O critério popperiano de demarcação – A teoria da falsificabilidade

Por solicitação de alguns alunos, aqui vai um pequeno apontamento que resume a abordagem do assunto correspondente na aula:

Segundo Popper, uma teoria, para que se possa considerar uma teoria da ciência empírica, deverá ser capaz de enunciar os casos em que, se fossem verificados, seria refutada. Se o objectivo da ciência é a busca da verdade, deverá, em vez de impor (como se fosse uma religião) aquilo que diz como verdade definitiva, testar rigorosamente as suas teorias em busca de falhas, tentando aproximar-se cada vez mais da correspondência exacta à realidade, nunca, porém, se podendo ter a certeza de a ter atingido.
Exemplificando o modelo proposto por Popper, para que a proposição “Todos os cisnes são brancos” possa ser aceite na ciência empírica, deve ser capaz de formular os enunciados básicos potencialmente falsificadores, ou seja, os possíveis factos que, caso se verificassem, refutariam a proposição, enunciados semelhantes a esta forma: “Foi visto um cisne da cor x (laranja, azul, verde, rosa, preto, etc.) no lugar y e no tempo z.” Caso se verifique um só caso bem atestado que corresponda à forma acima exposta, a proposição é refutada.
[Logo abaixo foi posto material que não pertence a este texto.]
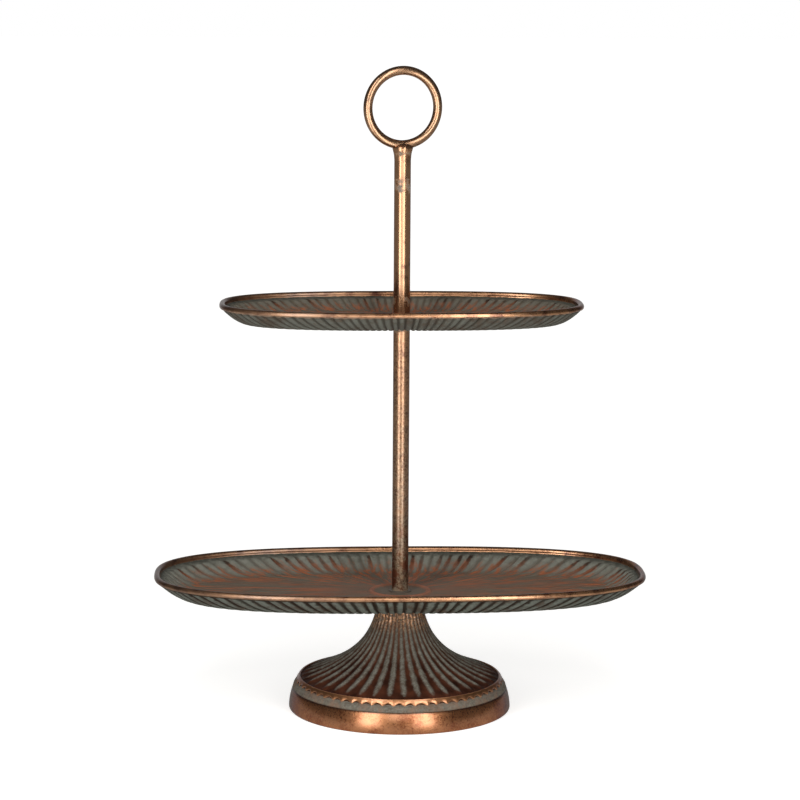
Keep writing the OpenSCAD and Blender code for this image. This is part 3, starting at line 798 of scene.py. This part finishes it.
def patinated_casting(colours):
    """Cast dish with dry brushed paint: copper on the bead, grey green on the walls, a dark to
    red brown undercoat left in the grooves, and a browner floor with thin streaks along the flutes."""
    material, put = new_material("Patinated casting, dishes")
    colour, rough, bump, spot = copper_layer(put, colours, 0.025 * MM)
    raised, off_line, chance = from_sweep(put, "relief")
    side, along, bead = from_sweep(put, "place")
    ragged = put("noise", spot, per_metre(3.85), 6.0, 0.65)
    patch = put("noise", spot, per_metre(16.7), 4.0, 0.6)
    rag = put("subtract", ragged, 0.5)
    x, _, z = put("split", spot).outputs
    upper = put("map", z, LOWER[1].z, UPPER[0].z, 0.0, 0.45)

    # Noise counted in flutes: streaks of half a flute, and patches of two flutes
    around = put("attribute", attribute_name="around").outputs["Vector"]
    strip = put("vector", around, (1.0, 1.0, 1.6), operation="MULTIPLY")
    streak = put("noise", strip, 2.0, 3.0, 0.6)
    some = put("noise", strip, 0.5, 2.0, 0.5)

    # Inside wall: grey green paint, with painted shade in the grooves and under the bead, browner on the
    # upper dish
    wall = put("mix colours", put("map", ragged, 0.35, 0.65), "#6b6b61", "#7c7c72")
    # Painted shade in the grooves, below the plain band
    groove_shade = put("multiply", put("map", off_line, 0.0, 0.7, 0.6, 0.0), put("map", along, 0.08, 0.25))
    # Painted shadow just under the bead
    shade = torn(put, along, rag, 0.25, 0.04, 0.24, 1.0, 0.0)
    for share, tint in ((groove_shade, "#4e4c43"), (upper, "#55483a"), (shade, "#41423b")):
        wall = put("mix colours", share, wall, tint)

    # Inside floor: browner, with red and grey streaks, and a worn ring round the boss
    floor = put("mix colours", put("map", patch, 0.35, 0.65), "#645144", "#705c4c")
    off_ring = put("absolute", put("subtract", along, 2.4))
    for share, tint in (
        (put("map", streak, 0.5, 0.6, 0.0, 0.9), "#95593c"),
        (put("map", streak, 0.49, 0.41, 0.0, 0.85), "#5e5c51"),
        (put("map", along, 2.45, 2.7, 0.0, 0.7), "#5c5a50"),
        (put("map", off_ring, 0.12, 0.22, 0.85, 0.0), "#8e5d48"),
    ):
        floor = put("mix colours", share, floor, tint)
    to_floor = put("multiply add", put("subtract", streak, 0.5), 1.4, put("multiply add", rag, 0.5, along))
    inside = put("mix colours", put("map", to_floor, 0.4, 0.85), wall, floor)

    # Outside: pads that are lightest in the middle and dark at their edges, partly dry brushed paint and
    # partly painted shading of their relief, with brown smudges
    pad_paint_and_shade = torn(put, raised, rag, 1.3, 0.5, 1.0)
    outside = put("mix colours", pad_paint_and_shade, "#373831", "#696d65")
    smudge = put("map", put("mix", 0.4, patch, ragged), 0.5, 0.6, 0.0, 0.8)
    outside = put("mix colours", smudge, outside, "#483b31")
    # Darker and browner on the outside of the upper dish
    upper_outside_tone = put("mix colours", put("map", put("mix", 0.5, patch, ragged), 0.42, 0.56), "#5c5c55", "#49423a")
    outside = put("mix colours", put("multiply", upper, 1.4), outside, upper_outside_tone)
    paint_colour = put("mix colours", side, outside, inside)

    # Grooves inside: short dabs, dark where they start, redder and wider on the way down
    width = put("map", along, 0.12, 0.5, 0.34, 0.62)
    edge = put("multiply add", rag, 0.7, off_line)
    line_in = put("map", edge, put("subtract", width, 0.2), width, 1.0, 0.0)
    ends = put("multiply add", put("subtract", some, 0.5), 1.2, put("multiply add", rag, 0.4, along))
    fluted = put("multiply", put("map", along, 0.11, 0.17), put("map", ends, 0.45, 0.75, 1.0, 0.25))
    kept = torn(put, some, chance, 0.4, 0.62, 0.86, 0.12, 0.9)
    line_in = put("multiply", put("multiply", line_in, fluted), kept)

    # Grooves outside: whole dark lines, fainter on the upper dish
    line_out = torn(put, raised, rag, 1.0, 0.45, 0.8, 1.0, 0.0)
    worn_out = torn(put, some, chance, 0.5, 0.45, 0.8, 0.45, 1.0)
    line_out = put("multiply", put("multiply", line_out, worn_out), put("multiply add", upper, -1.2, 1.0))
    under_in = put("mix colours", torn(put, along, rag, 0.5, 0.2, 0.42), "#34261e", colours.rust)
    undercoat = put("mix colours", side, "#2b221b", under_in)
    painted = put("mix colours", put("mix", side, line_out, line_in), paint_colour, undercoat)

    # Below the bead the copper turns to a worn tan edge whose paleness is painted light on the bead's
    # underside, paler on the upper dish
    lit_lip = put("multiply", torn(put, bead, rag, 0.5, 0.05, 0.4), put("less than", side, 0.75))
    painted_light_tan = put("mix colours", put("multiply", upper, 2.2), "#6a5648", "#978372")
    painted = put("mix colours", lit_lip, painted, painted_light_tan)

    # The left half of the rims is painted duller and darker than the right, as painted shade on that side,
    # and is rougher there
    left_shade = put("map", x, -15 * MM, -70 * MM, 0.0, 0.55)
    colour = put("mix colours", left_shade, colour, "#7a6353")
    rough = put("multiply add", left_shade, 0.25, rough)
    copper = torn(put, bead, rag, 0.9, 0.42, 0.62)
    both = put("mix colours", copper, painted, colour)
    casting_shader(put, both, put("subtract", 1.0, copper), rough, bump)
    return material


def zinc_plate(colours):
    """Bright zinc plate on turned steel: pale grey metal, slightly clouded."""
    material, put = new_material("Zinc plated steel")
    spot = put("position").outputs["Object"]
    cloud = put("noise", spot, per_metre(2.5), 4.0, 0.6)
    colour = put("mix colours", put("map", cloud, 0.35, 0.65), "#8f8f8a", colours.zinc)
    rough = put("map", cloud, 0.3, 0.7, 0.25, 0.45)
    shader = put("ShaderNodeBsdfPrincipled",
                 sockets={"Base Color": colour, "Metallic": 1.0, "Roughness": rough})
    put("ShaderNodeOutputMaterial", shader)
    return material


def background_shown(put, back, dim):
    """How much of the white background a ray sees: all of it straight or through something.
    Mirrored in metal it is the white sweep behind the stand at half strength, and only dim in
    front of it. back is the Y of the direction that the ray goes."""
    rays = put("ShaderNodeLightPath").outputs
    sweep = put("map", back, 0.7, 0.98, dim, 0.5)
    mirrored = put("multiply", rays["Is Glossy Ray"], sweep)
    straight = put("maximum", rays["Is Camera Ray"], rays["Is Transmission Ray"])
    return put("maximum", straight, mirrored)


def pale_floor():
    """Matt white paper, which glows enough to meet the white background without a line."""
    material, put = new_material("Pale floor")
    matt = put("ShaderNodeBsdfDiffuse", sockets={"Color": "#e4e2de"})
    spot = put("position").outputs["Object"]
    far = put("vector", spot, operation="LENGTH").outputs["Value"]
    back = put("divide", put("split", spot).outputs["Y"], far)
    white = put("map", far, 0.2, 1.2, 0.66, 0.8)
    glow = put("multiply", background_shown(put, back, 0.0), white)
    glow = put("ShaderNodeEmission", sockets={"Color": (1, 1, 1, 1), "Strength": glow})
    put("ShaderNodeOutputMaterial", put("ShaderNodeAddShader", matt, glow))
    return material


def white_room(fill):
    """White behind the stand, and soft light on matt surfaces that is stronger from behind."""
    world = bpy.data.worlds.new("White room")
    world.use_nodes = True
    world.node_tree.nodes.clear()
    put = partial(add_node, world.node_tree)
    back = put("split", put("position").outputs["Generated"]).outputs["Y"]
    soft = put("map", back, -0.2, 0.8, fill, fill * 1.8)
    matt = put("multiply", put("ShaderNodeLightPath").outputs["Is Diffuse Ray"], soft)
    strength = put("maximum", background_shown(put, back, 0.07), matt)
    put("ShaderNodeOutputWorld", put("ShaderNodeBackground", (1, 1, 1, 1), strength))
    return world


class STAND_OT_stage(bpy.types.Operator):
    """Pale floor, white room, three softboxes and the camera"""
    bl_idname = "stand.stage"
    bl_label = "Stage"

    def execute(self, context):
        scene, stage = context.scene, context.scene.serving_stand.stage

        # The camera sees the stand turned a little, looks down on it and leans a little
        turn, look_down, lean = math.radians(-2.9), 0.1604, 0.006
        camera = bpy.data.objects.new("Camera", bpy.data.cameras.new("Camera"))
        context.collection.objects.link(camera)
        camera.data.lens = stage.lens
        camera.data.sensor_width = 36
        camera.data.clip_end = 50
        spot = Matrix.Rotation(turn, 4, "Z") @ Vector((-0.0009, -2.3415, 0.6219))
        aim = Matrix.Rotation(turn, 4, "Z") @ Matrix.Rotation(math.radians(90) - look_down, 4, "X")
        camera.matrix_world = Matrix.Translation(spot) @ aim @ Matrix.Rotation(lean, 4, "Z")
        scene.camera = camera

        # Two tall softboxes beside the camera's line, and a small dim one on it that the rims mirror
        for name, azimuth, distance, middle, width, tall, share in (
            ("Softbox left", -29, 0.55, 0.61, 0.17, 1.2, 1.0),
            ("Softbox right", 24, 0.55, 0.61, 0.17, 1.2, 0.95),
            ("Softbox middle", 0, 0.8, 0.36, 0.34, 0.36, 0.25),
        ):
            lamp = bpy.data.lights.new(name, "AREA")
            lamp.shape = "RECTANGLE"
            lamp.size, lamp.size_y = width, tall
            lamp.energy = stage.lamp_power * share
            box = bpy.data.objects.new(name, lamp)
            context.collection.objects.link(box)
            around = turn + math.radians(azimuth)
            box.location = (distance * math.sin(around), -distance * math.cos(around), middle)
            box.rotation_euler = (math.radians(90), 0, around)
            box.visible_camera = False

        reach_m = 12
        corners = [(x * reach_m, y * reach_m, 0) for x, y in ((-1, -1), (1, -1), (1, 1), (-1, 1))]
        floor = bpy.data.meshes.new("floor")
        floor.from_pydata(corners, [], [(0, 1, 2, 3)])
        floor.materials.append(pale_floor())
        ground = bpy.data.objects.new("floor", floor)
        context.collection.objects.link(ground)

        scene.world = white_room(stage.fill)
        scene.view_settings.view_transform = "Standard"
        return {"FINISHED"}


class STAND_PT_panel(bpy.types.Panel):
    bl_label = "Serving stand"
    bl_idname = "STAND_PT_panel"
    bl_space_type = "VIEW_3D"
    bl_region_type = "UI"
    bl_category = "Stand"

    def draw(self, context):
        settings = context.scene.serving_stand
        for title, group, names in (
            ("Dishes", settings.dishes, ("stand.dishes",)),
            ("Foot", settings.foot, ("stand.foot",)),
            ("Colours", settings.colours, ("stand.rod", "stand.ring", "stand.fasteners")),
            ("Stage", settings.stage, ("stand.stage",)),
        ):
            box = self.layout.box()
            box.label(text=title)
            for prop in group.bl_rna.properties:
                if prop.identifier not in ("rna_type", "name"):
                    box.prop(group, prop.identifier)
            for name in names:
                box.operator(name)


CLASSES = (
    StandDishes, StandFoot, StandColours, StandStage, StandSettings,
    STAND_OT_dishes, STAND_OT_foot, STAND_OT_rod, STAND_OT_ring, STAND_OT_fasteners, STAND_OT_stage,
    STAND_PT_panel,
)


def register():
    for cls in CLASSES:
        bpy.utils.register_class(cls)
    bpy.types.Scene.serving_stand = PointerProperty(type=StandSettings)


def unregister():
    del bpy.types.Scene.serving_stand
    for cls in reversed(CLASSES):
        bpy.utils.unregister_class(cls)


def main():
    register()
    bpy.ops.stand.dishes()
    bpy.ops.stand.foot()
    bpy.ops.stand.rod()
    bpy.ops.stand.ring()
    bpy.ops.stand.fasteners()
    bpy.ops.stand.stage()


if __name__ == "__main__":
    main()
Por exemplo, eu tive a oportunidade de ver várias vezes, há uns anos, dois cisnes pretos no centro do Barreiro. Logo, a proposição está refutada. Se fizermos uma nova proposição, “Todos os cisnes são brancos ou pretos”, ela deve-se sujeitar, de novo, à falsificabilidade, mantendo-se sempre provisoriamente aceite enquanto não se registe nenhum caso falsificador. Mesmo que víssemos todos os cisnes do mundo, nunca se poderia considerar a proposição confirmada, pois no futuro poderia sempre surgir um cisne de outra cor.